:: WHAT YOU WILL DO ::
What is the number of lines containing the string "caption"? Answer with the number only.

:: RECORD LIST ::
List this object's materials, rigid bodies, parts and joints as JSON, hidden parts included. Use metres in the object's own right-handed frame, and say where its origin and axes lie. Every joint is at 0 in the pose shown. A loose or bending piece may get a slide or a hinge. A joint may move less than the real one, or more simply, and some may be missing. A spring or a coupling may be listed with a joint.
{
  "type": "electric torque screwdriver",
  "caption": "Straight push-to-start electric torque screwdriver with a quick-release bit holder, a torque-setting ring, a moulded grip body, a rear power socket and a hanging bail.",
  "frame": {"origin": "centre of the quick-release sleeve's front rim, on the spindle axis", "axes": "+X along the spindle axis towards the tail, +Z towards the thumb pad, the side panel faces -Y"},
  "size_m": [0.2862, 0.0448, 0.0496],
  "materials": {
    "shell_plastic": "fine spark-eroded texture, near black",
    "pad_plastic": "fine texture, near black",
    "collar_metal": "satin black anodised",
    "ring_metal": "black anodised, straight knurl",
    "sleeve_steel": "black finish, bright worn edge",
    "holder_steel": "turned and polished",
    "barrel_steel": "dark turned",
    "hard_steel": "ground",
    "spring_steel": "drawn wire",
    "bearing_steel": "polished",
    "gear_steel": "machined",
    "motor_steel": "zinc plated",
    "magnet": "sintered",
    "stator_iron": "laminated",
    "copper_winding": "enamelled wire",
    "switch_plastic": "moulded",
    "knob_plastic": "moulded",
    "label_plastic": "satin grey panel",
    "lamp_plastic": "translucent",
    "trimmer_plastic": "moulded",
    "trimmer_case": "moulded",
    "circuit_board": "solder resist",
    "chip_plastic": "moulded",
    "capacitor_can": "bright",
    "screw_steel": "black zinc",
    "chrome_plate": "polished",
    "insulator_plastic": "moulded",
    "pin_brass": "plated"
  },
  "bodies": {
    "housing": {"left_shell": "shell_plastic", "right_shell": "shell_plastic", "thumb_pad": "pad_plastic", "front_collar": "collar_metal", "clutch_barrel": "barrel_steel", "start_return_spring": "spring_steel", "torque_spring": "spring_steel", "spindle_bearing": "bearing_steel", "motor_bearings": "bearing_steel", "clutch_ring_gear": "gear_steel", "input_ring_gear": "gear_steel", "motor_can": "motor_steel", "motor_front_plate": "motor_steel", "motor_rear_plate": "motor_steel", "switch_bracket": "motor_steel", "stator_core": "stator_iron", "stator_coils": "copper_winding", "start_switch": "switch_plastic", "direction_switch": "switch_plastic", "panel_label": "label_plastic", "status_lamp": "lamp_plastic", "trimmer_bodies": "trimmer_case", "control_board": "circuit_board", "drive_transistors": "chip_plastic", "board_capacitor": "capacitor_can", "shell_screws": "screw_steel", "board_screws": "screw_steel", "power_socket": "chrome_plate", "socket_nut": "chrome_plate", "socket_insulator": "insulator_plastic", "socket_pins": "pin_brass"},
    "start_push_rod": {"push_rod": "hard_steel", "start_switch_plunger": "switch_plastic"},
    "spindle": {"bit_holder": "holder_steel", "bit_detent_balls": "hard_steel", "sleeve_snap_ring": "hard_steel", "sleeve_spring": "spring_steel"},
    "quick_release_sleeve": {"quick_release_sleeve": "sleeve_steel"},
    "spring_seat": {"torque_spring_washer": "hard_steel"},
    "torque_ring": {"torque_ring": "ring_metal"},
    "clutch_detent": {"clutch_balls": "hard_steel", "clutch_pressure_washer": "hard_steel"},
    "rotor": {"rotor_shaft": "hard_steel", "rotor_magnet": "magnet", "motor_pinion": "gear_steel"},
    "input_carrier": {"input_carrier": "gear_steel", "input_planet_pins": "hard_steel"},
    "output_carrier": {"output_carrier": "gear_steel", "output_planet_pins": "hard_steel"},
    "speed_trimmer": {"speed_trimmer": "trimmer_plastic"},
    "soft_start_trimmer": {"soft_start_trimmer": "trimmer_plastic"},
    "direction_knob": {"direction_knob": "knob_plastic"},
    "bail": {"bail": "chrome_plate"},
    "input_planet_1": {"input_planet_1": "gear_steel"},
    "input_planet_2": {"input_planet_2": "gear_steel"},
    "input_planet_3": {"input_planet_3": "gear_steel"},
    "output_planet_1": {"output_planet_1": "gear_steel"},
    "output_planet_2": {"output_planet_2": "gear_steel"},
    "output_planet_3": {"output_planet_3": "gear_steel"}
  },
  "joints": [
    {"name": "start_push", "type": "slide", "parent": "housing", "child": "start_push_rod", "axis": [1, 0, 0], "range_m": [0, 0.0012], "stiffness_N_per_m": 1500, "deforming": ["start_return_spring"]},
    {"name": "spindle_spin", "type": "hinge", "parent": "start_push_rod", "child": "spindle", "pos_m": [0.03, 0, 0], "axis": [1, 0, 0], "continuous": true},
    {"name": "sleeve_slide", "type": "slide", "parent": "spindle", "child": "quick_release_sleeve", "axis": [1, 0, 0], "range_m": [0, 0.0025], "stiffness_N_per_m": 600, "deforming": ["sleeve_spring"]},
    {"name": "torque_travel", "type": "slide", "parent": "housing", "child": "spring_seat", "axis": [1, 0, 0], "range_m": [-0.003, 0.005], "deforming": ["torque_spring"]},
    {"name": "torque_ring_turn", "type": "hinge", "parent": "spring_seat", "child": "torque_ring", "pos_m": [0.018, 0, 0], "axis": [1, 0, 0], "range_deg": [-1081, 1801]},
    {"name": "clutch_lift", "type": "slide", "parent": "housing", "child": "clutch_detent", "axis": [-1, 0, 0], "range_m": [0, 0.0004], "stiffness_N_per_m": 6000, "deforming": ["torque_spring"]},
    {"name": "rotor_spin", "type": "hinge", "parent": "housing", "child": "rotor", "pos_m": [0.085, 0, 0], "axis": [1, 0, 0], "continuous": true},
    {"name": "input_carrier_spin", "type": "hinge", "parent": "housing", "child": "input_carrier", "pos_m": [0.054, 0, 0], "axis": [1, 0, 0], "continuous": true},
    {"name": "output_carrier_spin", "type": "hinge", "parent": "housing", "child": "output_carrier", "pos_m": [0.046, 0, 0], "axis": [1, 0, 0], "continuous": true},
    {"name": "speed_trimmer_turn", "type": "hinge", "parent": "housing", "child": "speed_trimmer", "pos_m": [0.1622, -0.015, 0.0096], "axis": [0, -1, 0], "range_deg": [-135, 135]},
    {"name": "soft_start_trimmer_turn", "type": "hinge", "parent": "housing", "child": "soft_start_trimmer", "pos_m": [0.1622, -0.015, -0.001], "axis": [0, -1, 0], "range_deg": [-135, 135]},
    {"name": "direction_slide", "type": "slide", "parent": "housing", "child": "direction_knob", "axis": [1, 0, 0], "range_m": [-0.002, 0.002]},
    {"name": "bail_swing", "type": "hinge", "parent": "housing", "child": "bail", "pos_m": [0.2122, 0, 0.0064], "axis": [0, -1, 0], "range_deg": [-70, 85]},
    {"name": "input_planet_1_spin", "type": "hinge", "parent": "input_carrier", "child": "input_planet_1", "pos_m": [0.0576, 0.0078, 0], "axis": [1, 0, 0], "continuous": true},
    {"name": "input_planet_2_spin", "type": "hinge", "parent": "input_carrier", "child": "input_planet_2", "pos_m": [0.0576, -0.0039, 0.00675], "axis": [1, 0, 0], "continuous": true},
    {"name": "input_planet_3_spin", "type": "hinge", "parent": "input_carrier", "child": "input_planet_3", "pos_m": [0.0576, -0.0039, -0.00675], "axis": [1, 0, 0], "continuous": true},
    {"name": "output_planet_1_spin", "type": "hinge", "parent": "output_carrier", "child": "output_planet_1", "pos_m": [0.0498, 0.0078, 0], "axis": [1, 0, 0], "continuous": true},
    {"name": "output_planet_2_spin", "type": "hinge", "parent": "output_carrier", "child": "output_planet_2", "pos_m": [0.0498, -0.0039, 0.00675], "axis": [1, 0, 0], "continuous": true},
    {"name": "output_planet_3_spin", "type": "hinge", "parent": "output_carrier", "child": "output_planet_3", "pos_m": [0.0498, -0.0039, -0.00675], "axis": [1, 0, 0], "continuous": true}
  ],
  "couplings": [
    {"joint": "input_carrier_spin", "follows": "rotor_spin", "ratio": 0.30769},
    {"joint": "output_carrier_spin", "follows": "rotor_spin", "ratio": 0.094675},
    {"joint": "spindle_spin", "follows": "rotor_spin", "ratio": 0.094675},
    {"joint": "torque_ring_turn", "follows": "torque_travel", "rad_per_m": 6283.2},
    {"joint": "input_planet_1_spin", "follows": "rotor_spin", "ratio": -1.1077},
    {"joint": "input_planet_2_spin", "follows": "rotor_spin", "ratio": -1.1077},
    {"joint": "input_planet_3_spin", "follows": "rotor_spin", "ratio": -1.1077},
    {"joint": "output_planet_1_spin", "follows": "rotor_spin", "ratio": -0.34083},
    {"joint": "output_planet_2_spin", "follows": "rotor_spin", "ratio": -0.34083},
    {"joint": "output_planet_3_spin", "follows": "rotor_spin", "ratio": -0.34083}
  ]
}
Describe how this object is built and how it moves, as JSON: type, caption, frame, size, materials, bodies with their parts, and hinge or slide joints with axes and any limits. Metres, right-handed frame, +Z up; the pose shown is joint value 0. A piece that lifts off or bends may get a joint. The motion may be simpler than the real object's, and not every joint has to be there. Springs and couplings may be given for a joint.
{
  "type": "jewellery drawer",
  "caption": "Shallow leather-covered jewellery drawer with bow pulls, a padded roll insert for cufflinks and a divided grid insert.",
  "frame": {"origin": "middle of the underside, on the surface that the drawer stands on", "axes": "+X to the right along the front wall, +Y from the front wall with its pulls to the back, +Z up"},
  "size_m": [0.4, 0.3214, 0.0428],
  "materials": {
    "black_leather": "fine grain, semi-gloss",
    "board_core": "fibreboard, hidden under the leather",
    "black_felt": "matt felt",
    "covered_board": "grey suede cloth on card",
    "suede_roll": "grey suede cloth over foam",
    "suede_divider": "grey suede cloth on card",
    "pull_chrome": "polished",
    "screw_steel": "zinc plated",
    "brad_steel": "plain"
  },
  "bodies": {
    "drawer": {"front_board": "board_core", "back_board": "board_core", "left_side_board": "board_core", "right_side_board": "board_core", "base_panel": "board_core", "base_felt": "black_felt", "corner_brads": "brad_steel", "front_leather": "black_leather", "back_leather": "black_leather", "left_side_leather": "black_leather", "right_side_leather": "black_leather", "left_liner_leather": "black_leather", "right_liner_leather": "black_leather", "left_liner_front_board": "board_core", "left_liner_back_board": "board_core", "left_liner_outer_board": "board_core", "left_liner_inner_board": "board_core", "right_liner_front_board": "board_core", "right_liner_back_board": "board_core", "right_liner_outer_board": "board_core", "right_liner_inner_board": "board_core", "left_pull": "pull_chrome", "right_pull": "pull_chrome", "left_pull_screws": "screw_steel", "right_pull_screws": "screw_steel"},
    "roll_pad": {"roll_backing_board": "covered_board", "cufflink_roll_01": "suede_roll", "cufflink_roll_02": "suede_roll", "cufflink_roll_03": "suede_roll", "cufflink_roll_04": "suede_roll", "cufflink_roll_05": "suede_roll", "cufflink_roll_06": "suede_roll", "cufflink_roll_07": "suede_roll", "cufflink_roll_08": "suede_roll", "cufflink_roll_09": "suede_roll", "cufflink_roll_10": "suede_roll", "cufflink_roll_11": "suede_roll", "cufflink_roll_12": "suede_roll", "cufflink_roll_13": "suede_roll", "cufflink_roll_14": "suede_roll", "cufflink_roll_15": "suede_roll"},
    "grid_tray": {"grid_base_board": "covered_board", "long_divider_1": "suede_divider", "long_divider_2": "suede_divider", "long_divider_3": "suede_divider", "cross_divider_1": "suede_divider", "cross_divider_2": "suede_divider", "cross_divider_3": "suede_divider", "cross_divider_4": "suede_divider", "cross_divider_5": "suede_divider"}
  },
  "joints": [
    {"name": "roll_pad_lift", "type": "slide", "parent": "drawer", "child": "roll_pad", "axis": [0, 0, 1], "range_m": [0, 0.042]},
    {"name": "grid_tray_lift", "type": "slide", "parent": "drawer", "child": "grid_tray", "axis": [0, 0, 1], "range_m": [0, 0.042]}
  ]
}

:: ANSWER FOR THIS EXERCISE ::
3